I’m just going to include a few of my photos and the rest will be courtesy of the SFO Museum. You’ll know which ones they are because they will include photo credit information in the caption from the museum, plus they will be so much better than my photos!
This is one of the uniforms from the 1930s, which also had a hat to go with it. Sorry you can’t see all of the hat. It’s similar to the Transcontinental & Western Air uniform of 1939 worn by the ladies in the photo just below this one. I didn’t note the info on this uniform but it’s likely another version of the 1939 uniform but with welt pockets.
Here’s a lovely “air hostess” uniform from the 1940s and comes with a matching hat. Transcontinental & Western Air was the precursor to Trans World Airlines, better known as TWA. (As you can tell, this photo is from the SFO Museum.)
Here’s a closer look at that jacket! Check out the princess seams, buttonholes and fish-eye waist darts.
The 1950s also had some very nice tailoring. Here’s a 1955 TWA uniform designed by Oleg Cassini.
And no exhibit on flight attendant uniforms would be complete without one from Pam Am. There are lovely details on this uniform in “Fashion in Flight.”
The ’60s had some wildly varying looks. The early ’60s still had some of the elegance of the 1950s. I like this Air France uniform by Christian Dior. I love cropped jackets and A-line skirts.
And then uniforms got a bit more colorful. Check out those boots!
As you may know, Jean Louis was a Hollywood costume designer. You’ll see his name in many film credits, oftentimes the credit will be “Gowns by Jean Louis.” He’s famous for designing Rita Hayworth’s black strapless gown in the 1946 film Gilda. And he was the costume designer for classic films such as From Here to Eternity (1953) and Bell, Book and Candle (1958).
I love this uniform.
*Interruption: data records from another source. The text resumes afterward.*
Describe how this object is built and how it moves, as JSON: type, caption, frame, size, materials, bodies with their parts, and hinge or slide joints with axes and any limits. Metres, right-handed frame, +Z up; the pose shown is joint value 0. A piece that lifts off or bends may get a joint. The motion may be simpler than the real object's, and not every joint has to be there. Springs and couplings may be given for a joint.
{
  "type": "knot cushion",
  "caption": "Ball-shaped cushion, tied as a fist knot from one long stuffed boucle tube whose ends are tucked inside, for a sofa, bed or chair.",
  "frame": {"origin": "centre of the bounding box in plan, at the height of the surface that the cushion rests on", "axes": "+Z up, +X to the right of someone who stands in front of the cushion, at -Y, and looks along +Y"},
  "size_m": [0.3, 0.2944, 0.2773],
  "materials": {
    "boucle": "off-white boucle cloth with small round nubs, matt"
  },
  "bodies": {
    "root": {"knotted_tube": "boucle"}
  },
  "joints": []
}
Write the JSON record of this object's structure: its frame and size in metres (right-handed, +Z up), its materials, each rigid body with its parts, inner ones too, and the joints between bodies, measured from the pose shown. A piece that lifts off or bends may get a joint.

Doesn’t she look happy to wear it?
This Air France uniform was designed by Balenciaga.
Uniforms seemed to get more casual in the ’70s. This is a photo I took of the photo on display and of the uniform. The jackets are made from synthetic leather and came in pale pink, red and powder blue. I was surprised to see such casual jackets in “Fashion in Flight.”
This is a fun micro mini-dress that was worn with red shorts.
The 1980s were not so interesting. Check out this uniform designed by Yves St. Laurent for Quantas, which seems rather dowdy and dated now.
I’ll end with a look at some of the shoes on display. These were the official shoes worn with various uniforms.
The black shoe is an oxford from the 1030s. The spectator pumps are from the 1950s. No. 2 is a TWA shoe from 1955 and No. 3 was worn by United Air Lines stewardesses in 1957. The kitten heel shoe is from the 1980s and was worn with the Eastern Air Lines uniform.
What’s your favorite fashion decade?
If you do make it out to SFO to see “Fashion in Flight,” I recommend looking at the work chronologically. The older uniforms are in several display cases in the international terminal. Then there’s a museum room with more recent uniforms on display.